As for those ever-elusive princes of Silicon Valley and other next-generation buyers, Montague-Sparey hopes the fair’s expansive vision of photography—and attention to “artists working in the medium in maverick ways”—will help draw them in. He mentions a curated platform, Insights, that “will specifically explore photographers to making unique—not editioned—prints using 21st-century techniques”. Examples include Meghann Riepenhoff, John Chiara and Matt Lipps.
Gallery openings This expanded vision of the field, where photo-making overlaps with painting, sculpture or installation and photographers consider themselves contemporary or conceptual artists, is also helping to reshape the gallery scene in town.
At the start of 2016, Fraenkel Gallery opened a second, more experimental, street-level space called FraenkelLAB that keeps evening hours and goes beyond gallery artists to show work “from any era in any medium”. A spring show organised by John Waters, Home Improvement, was especially strong on sculpture and assisted readymades from the domestic sphere that shared the writer and film-maker’s irreverence or wit.

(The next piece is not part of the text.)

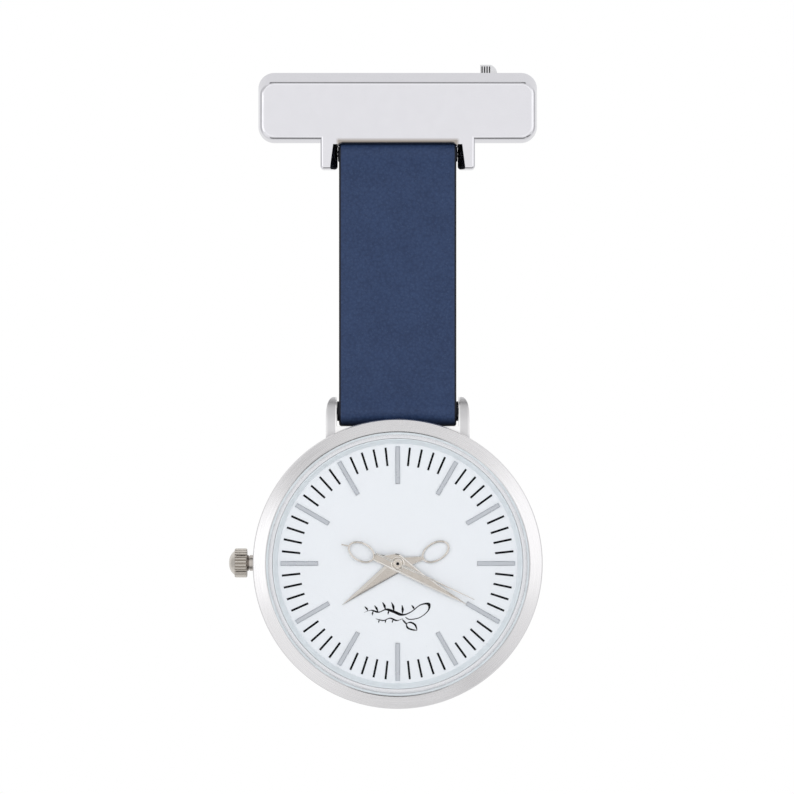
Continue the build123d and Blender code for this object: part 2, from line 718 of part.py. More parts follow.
# the sliding pinion's end teeth stand in the setting wheel's gaps
contrate_teeth, contrate_radius = 20, 1.1
setting_reach = coarse * 18 / 2
gap_turn = ((180 - setting_phase) % 20 - 10) * setting_reach / contrate_radius
clutch_end = setting_at[0] - setting_reach - 0.05
with BuildPart() as sliding_pinion:
    rod(clutch_x, clutch_end - 0.12, 0.62, crown_axis_y, case_z)
    rod(clutch_end - 0.3, clutch_end - 0.12, contrate_radius + 0.08, crown_axis_y, case_z)
    with BuildSketch(across(clutch_end - 0.12, crown_axis_y, case_z)):
        with PolarLocations(contrate_radius - 0.02, contrate_teeth, start_angle=180 - gap_turn):
            Rectangle(0.2, 0.13)
    extrude(amount=0.15)
    with BuildSketch(across(clutch_x - 0.1, crown_axis_y, case_z)):
        Rectangle(0.5, 0.5)
    extrude(amount=3, mode=Mode.SUBTRACT)
finish(sliding_pinion, "sliding_pinion")

# ---------------------------------------------------------------- movement frame
screw_places = ((-3.6, 3.9), (3.9, 2.6), (-3.4, -2.7))
battery_at, battery_radius = (5.4, -1.4), 2.9
movement_radius, movement_flat = 8.9, 7.75
coil_y, coil_left, coil_right = -6.2, -4.6, 1.5

with BuildPart() as main_plate:
    with BuildSketch(face(plate_low)):
        Circle(movement_radius)
        Rectangle(2 * movement_radius, 2 * movement_flat, mode=Mode.INTERSECT)
        with Locations(battery_at):
            Circle(battery_radius + 0.12, mode=Mode.SUBTRACT)
        Circle(0.45 + 0.05, mode=Mode.SUBTRACT)
        with Locations(*dial_feet):
            Circle(0.38, mode=Mode.SUBTRACT)
        with Locations(third_at, middle_at, rotor_at):
            Circle(pivot + 0.02, mode=Mode.SUBTRACT)
        with Locations(((clutch_x + clutch_end) / 2 - 0.2, 0)):
            Rectangle(clutch_end - clutch_x + 0.9, 2.7, mode=Mode.SUBTRACT)
        with Locations((-8, 0)):
            Rectangle(2.4, 1.0, mode=Mode.SUBTRACT)
    extrude(amount=plate_high - plate_low)
    # posts for the two loose wheels under the dial, pillars for the bridge
    for post in (minute_at, setting_at):
        ring(plate_high, 1.13, 0.15, at=post)
    for pillar in screw_places:
        ring(bridge_high, plate_low, 0.62, at=pillar)
        ring(bridge_high, plate_low, 0.3, at=pillar, mode=Mode.SUBTRACT)
finish(main_plate, "main_plate")

with BuildPart() as train_bridge:
    with BuildSketch(face(bridge_low)):
        with BuildSketch(face(bridge_low), mode=Mode.PRIVATE) as pads:
            with Locations(*screw_places):
                Circle(1.0)
            with Locations(rotor_at):
                Circle(0.8)
        make_hull(pads.sketch_local.edges())
        with Locations(*screw_places):
            Circle(0.32, mode=Mode.SUBTRACT)
        with Locations((0, 0)):
            Circle(0.16, mode=Mode.SUBTRACT)
        with Locations(third_at, middle_at, rotor_at):
            Circle(pivot + 0.02, mode=Mode.SUBTRACT)
        with Locations(battery_at):
            Circle(battery_radius + 0.15, mode=Mode.SUBTRACT)
    extrude(amount=bridge_high - bridge_low)
finish(train_bridge, "train_bridge")

with BuildPart() as bridge_screws:
    for screw in screw_places:
        ring(bridge_low - 0.22, bridge_low, 0.55, at=screw)
        ring(bridge_low, -0.4, 0.27, at=screw)
    for screw in screw_places:
        with BuildSketch(face(bridge_low - 0.22)):
            with Locations(screw):
                Rectangle(1.2, 0.14)
        extrude(amount=0.1, mode=Mode.SUBTRACT)
finish(bridge_screws, "bridge_screws")

with BuildPart() as battery:
    ring(-1.75, 0.2, battery_radius, at=battery_at)
    ring(0.2, 0.4, battery_radius - 0.45, at=battery_at)
    chamfer(battery.edges().filter_by(GeomType.CIRCLE).sort_by(Axis.Y)[-1:], 0.12)
finish(battery, "battery")

with BuildPart() as battery_clamp:
    with BuildSketch(face(bridge_low - 0.12)):
        with Locations((3.9, -0.1)):
            SlotCenterToCenter(4.0, 1.0, rotation=139)
        with Locations(battery_at):
            Circle(1.1)
    extrude(amount=0.12)
finish(battery_clamp, "battery_clamp")

stator_low, stator_high = -1.05, -0.7
with BuildPart() as stator:
    with BuildSketch(face(stator_low)):
        with BuildLine():
            Polyline(
                (coil_left - 0.9, coil_y - 0.45),
                (coil_left + 0.1, coil_y - 0.45),
                (coil_left + 0.1, coil_y + 1.2),
                (coil_right - 0.1, coil_y + 1.2),
                (coil_right - 0.1, coil_y - 0.45),
                (coil_right + 0.5, coil_y - 0.45),
                (coil_right + 0.5, rotor_at[1] + 0.3),
                (rotor_at[0] + 0.6, rotor_at[1] + 1.05),
                (rotor_at[0] - 0.7, rotor_at[1] + 1.05),
                (coil_left - 0.9, coil_y + 1.8),
                close=True,
            )
        make_face()
        with Locations(rotor_at):
            Circle(magnet_radius + 0.15, mode=Mode.SUBTRACT)
    extrude(amount=stator_high - stator_low)
finish(stator, "stator")

with BuildPart() as coil_core:
    with BuildSketch(face(stator_high + 0.01)):
        with Locations(((coil_left + coil_right) / 2 - 0.2, coil_y)):
            Rectangle(coil_right - coil_left + 1.35, 0.8)
    extrude(amount=0.3)
finish(coil_core, "coil_core")

core_middle_y = strap_y - (stator_high + 0.16)
with BuildPart() as coil_winding:
    rod(coil_left + 0.15, coil_right - 0.15, 0.74, core_middle_y, case_z + coil_y)
    with BuildSketch(across(coil_left, core_middle_y, case_z + coil_y)):
        Rectangle(0.34, 0.84)
    extrude(amount=coil_right - coil_left, mode=Mode.SUBTRACT)
finish(coil_winding, "coil_winding")

with BuildPart() as circuit_board:
    with BuildSketch(face(bridge_low)):
        with BuildLine():
            Polyline(
                (-8.0, -2.6),
                (-5.0, -2.6),
                (-4.6, -4.2),
                (0.9, -5.0),
                (1.0, -7.5),
                (-4.2, -7.5),
                (-7.5, -4.4),
                close=True,
            )
        make_face()
    extrude(amount=0.2)
finish(circuit_board, "circuit_board")

with BuildPart() as crystal_can:
    rod(-7.8, -5.6, 0.4, strap_y - (bridge_low + 0.2 + 0.4), case_z - 3.2)
finish(crystal_can, "quartz_crystal_can")

with BuildPart() as circuit_chip:
    ring(bridge_low - 0.15, bridge_low, 0.75, at=(-2.2, -5.9))
    chamfer(circuit_chip.edges().filter_by(GeomType.CIRCLE).sort_by(Axis.Y)[-1:], 0.1)
finish(circuit_chip, "circuit_chip")

lever_pivot = (-7.825, 2.6)
with BuildPart() as setting_lever:
    # a stamped lever whose stud stands in the stem's groove
    with BuildSketch(face(-0.75)):
        with BuildLine():
            Polyline(
                (-8.25, 2.8),
                (-7.45, 2.95),
                (-7.5, 1.4),
                (-7.95, 0.3),
                (-8.45, 0.3),
                (-8.4, 1.4),
                close=True,
            )
        make_face()
    extrude(amount=0.14)
    ring(-0.75, -0.1, 0.14, at=(-8.2, 0.42))
    ring(-0.75, plate_low, 0.25, at=lever_pivot)
finish(setting_lever, "setting_lever")

with BuildPart() as movement_holder:
    ring(-1.95, dial_top - dial_thickness - hang_gap, 16.15, 9.0)
    # ribs and pockets lighten the moulding
    for start in range(0, 360, 45):
        with BuildSketch(face(-1.95)):
            with BuildLine():
                inner_arc = CenterArc((0, 0), 10.4, start + 27, 31)
                outer_arc = CenterArc((0, 0), 14.9, start + 26, 33)
                Line(inner_arc @ 0, outer_arc @ 0)
                Line(inner_arc @ 1, outer_arc @ 1)
            make_face()
        extrude(amount=2.3, mode=Mode.SUBTRACT)
    rod(-17, -8, 0.62, crown_axis_y, case_z, mode=Mode.SUBTRACT)
finish(movement_holder, "movement_holder")


# ---------------------------------------------------------------- hands, the halves of a pair of scissors
hand_thickness = 0.14
wire_width = 0.24


def scissor_hand(height, turn, blade, ring_at, ring_size, ring_turn, hub, bore):
    """One half of a pair of scissors: blade and shank along its own x axis, finger ring and hub."""
    with BuildSketch(face(height, turn)) as outline:
        with Locations(ring_at):
            long_axis, short_axis = ring_size
            Ellipse(long_axis, short_axis, rotation=ring_turn)
            inside = (long_axis - wire_width, short_axis - wire_width)
            Ellipse(*inside, rotation=ring_turn, mode=Mode.SUBTRACT)
        with BuildLine():
            Polyline(*blade, close=True)
        make_face()
        Circle(hub)
    extrude(outline.sketch, amount=hand_thickness)
    ring(height - 0.1, height + hand_thickness + 0.1, bore, mode=Mode.SUBTRACT)


hour_angle, minute_angle, seconds_angle = 216.7, -30.6, -25.1
hour_hand_low, minute_hand_low, seconds_hand_low = 1.8, 2.1, 2.4

hour_outline = (
    (9.22, 0),
    (0.64, 1.08),
    (-1.46, 1.3),
    (-3.1, 1.72),
    (-3.3, 1.2),
    (-1.72, 0.16),
    (-0.86, -0.48),
    (-0.36, -0.98),
)
minute_outline = (
    (10.78, 0),
    (3.92, 0.5),
    (-0.4, 1.2),
    (-0.91, 1.01),
    (-2.01, 0.09),
    (-3.15, -0.35),
    (-2.95, -1.25),
    (0.71, -0.95),
    (5.63, -0.54),
)

with BuildPart() as hour_hand:
    hour_ring_at, hour_ring_size = (-4.91, 1.73), (2.0, 1.28)
    scissor_hand(hour_hand_low, hour_angle, hour_outline, hour_ring_at, hour_ring_size, -6, 0.95, 0.77)
finish(hour_hand, "hour_hand")

with BuildPart() as minute_hand:
    minute_ring_at, minute_ring_size = (-4.87, -1.13), (1.92, 1.28)
    scissor_hand(
        minute_hand_low,
        minute_angle,
        minute_outline,
        minute_ring_at,
        minute_ring_size,
        2.6,
        0.83,
        0.47,
    )
    # the finger rest on the ring of the minute hand
    with BuildSketch(face(minute_hand_low, minute_angle)):
        with Locations((-7.16, -1.44)):
            Rectangle(1.05, 0.22, rotation=19)
    extrude(amount=hand_thickness)
finish(minute_hand, "minute_hand")

with BuildPart() as seconds_hand:
    with BuildSketch(face(seconds_hand_low, seconds_angle)):
        with BuildLine():
            Polyline(
                (-3.15, -0.1),
                (0, -0.17),
                (11.1, -0.05),
                (11.1, 0.05),
                (0, 0.17),
                (-3.15, 0.1),
                close=True,
            )
        make_face()
    extrude(amount=0.1)
    ring(seconds_hand_low - 0.08, seconds_hand_low + 0.2, 0.65)
    ring(seconds_hand_low - 0.2, seconds_hand_low + 0.3, 0.15, mode=Mode.SUBTRACT)
finish(seconds_hand, "seconds_hand")

with BuildPart() as dial_washer:
    # the thin dished washer that keeps the hour wheel down
    ring(1.12, 1.16, 1.5, 0.8)
finish(dial_washer, "hour_wheel_washer")
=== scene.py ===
"""Looks for the fob watch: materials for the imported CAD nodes, and finer pieces where CAD is too plain.

Lengths below are in millimetres; MM turns them into Blender's metres. The frame has +Z up and the dial
facing -Y. Heights called h are counted towards the viewer from the plane of the two spring bars.
"""

import json
from math import asin, atan2, cos, hypot, pi, radians, sin

import bmesh
import bpy
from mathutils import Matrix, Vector


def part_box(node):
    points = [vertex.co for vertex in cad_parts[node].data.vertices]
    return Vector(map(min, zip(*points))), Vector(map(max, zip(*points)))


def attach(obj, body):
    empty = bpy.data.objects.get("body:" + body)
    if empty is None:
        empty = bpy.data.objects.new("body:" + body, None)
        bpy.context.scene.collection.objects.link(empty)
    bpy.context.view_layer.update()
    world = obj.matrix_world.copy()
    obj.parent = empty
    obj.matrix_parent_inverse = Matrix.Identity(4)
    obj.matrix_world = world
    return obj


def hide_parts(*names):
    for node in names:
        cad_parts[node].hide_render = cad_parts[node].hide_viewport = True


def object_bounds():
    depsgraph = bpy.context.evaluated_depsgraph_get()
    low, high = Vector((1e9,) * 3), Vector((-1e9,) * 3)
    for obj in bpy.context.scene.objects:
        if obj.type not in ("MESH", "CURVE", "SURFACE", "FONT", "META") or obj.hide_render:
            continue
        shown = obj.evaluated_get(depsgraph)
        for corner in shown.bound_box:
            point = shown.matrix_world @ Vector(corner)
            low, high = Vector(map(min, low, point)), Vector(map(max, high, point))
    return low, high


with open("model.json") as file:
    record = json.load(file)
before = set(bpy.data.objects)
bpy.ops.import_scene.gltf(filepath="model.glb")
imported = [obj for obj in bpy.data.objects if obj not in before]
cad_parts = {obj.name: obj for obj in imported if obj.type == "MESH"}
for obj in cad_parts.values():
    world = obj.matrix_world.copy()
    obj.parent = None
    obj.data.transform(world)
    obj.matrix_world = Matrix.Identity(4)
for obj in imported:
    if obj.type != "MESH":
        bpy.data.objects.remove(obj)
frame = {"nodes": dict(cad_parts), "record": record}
cad_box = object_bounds()

MM = 0.001


def box(node):
    """The lowest and highest corners of a CAD node, in millimetres."""
    low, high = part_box(node)
    return low / MM, high / MM


def middle(node):
    """The middle of a CAD node's box, in millimetres."""
    low, high = box(node)
    return (low + high) / 2


case_centre = middle("bezel")
upper_axis = middle("upper_spring_bar_tube")
lower_axis = middle("lower_spring_bar_tube")
strap_plane = upper_axis.y
strap_half_width, edge_round = 7.72, 0.3


def heights(node):
    """Back and front of a piece that lies parallel to the dial, as heights h."""
    low, high = box(node)
    return strap_plane - high.y, strap_plane - low.y


# ------------------------------------------------------------------ meshes
def put(name, data):
    """A new object in the scene."""
    thing = bpy.data.objects.new(name, data)
    bpy.context.scene.collection.objects.link(thing)
    return thing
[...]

Last year, Monique Deschaines, a former associate director at Haines Gallery and a director at SF Camerawork, opened a gallery for “photo-based practices” called Euqinom (Monique backwards) in the industrial neighbourhood known as Dogpatch. She has at present an almost all-female roster: Janet Delaney, Mona Kuhn, Christina Seely, Meghann Riepenhoff and Ansley West Rivers, along with McNair Evans.
And this year has seen the opening of two new galleries nearby: Casemore Kirkeby gallery and Themes+Projects, both part of the new Minnesota Street Project gallery complex. Casemore Kirkeby in particular has become a regular stop for photography collectors and curators. “I think there has been a need for another dedicated photography gallery, and Casemore Kirkeby has definitely filled a void,” says McCall.
Julie Casemore, who co-founded Casemore Kirkeby in 2016 after years of running the Stephen Wirtz gallery downtown, describes her programme as adventurous. One example is the recent show New Material, featuring eight young artists from Japan. “We weren’t certain as to how collectors would respond to this work, as it was untested in market and featured brand-new names, doing experimental works that include video and installations,” she says. “But the interest was really strong.”
Casemore reports selling around 40 pieces from the show, ranging in price from $2,000 to $15,000, with museum purchases under acquisition-committee review.
The affordability—and also accessibility—of photography compared to other forms of contemporary art has long been a selling point. In the catalogue for the current Pier 24 show, Pilara tells an amusing story about how his own collecting started in 1993 when he fell for a painting by Luc Tuymans at Art Basel and Tuymans’s dealer blithely offered to add him to the list. He knew he would be placed at the bottom. He flew home and switched to photography instead.
Bay Watch Photofairs San Francisco
Dates: 27-29 January
Location: Festival Pavilion, Fort Mason Center
Insights: Organised by Alexander Montague-Sparey and Allie Haeusslein, the section will focus on unique prints
Connected: Organised by Lindsay Howard, the focus is on digital practices, including video and web-based work
New Work: Sohei Nishino at SFMoMA
Dates: 4 November-26 February 2017
Focus: Nishino makes large-scale digital “maps” of a city by walking the streets and taking thousands of photographs, cutting and pasting contact prints together in a collage, then digitally photographing and printing that collage as a large image that plays with perspective and scale.
Commission: The artist has just spent two months walking the streets of San Francisco to create a 6ft by 10ft print for SFMoMA that compresses the already-compressed city.
The Larry Sultan effect
What: Talk to curators and collectors in San Francisco, and Larry Sultan’s name comes up repeatedly, not just as artist but as an influential teacher at the San Francisco Art Institute and later the California College of the Arts (CCA) before his death in 2009.
Where: These days, Sultan’s name is also attached to photography programmes. Pier 24 has partnered with SFMoMA and CCA to develop a lecture series in his name and partnered with the Headlands Center for the Arts to develop a Larry Sultan residency.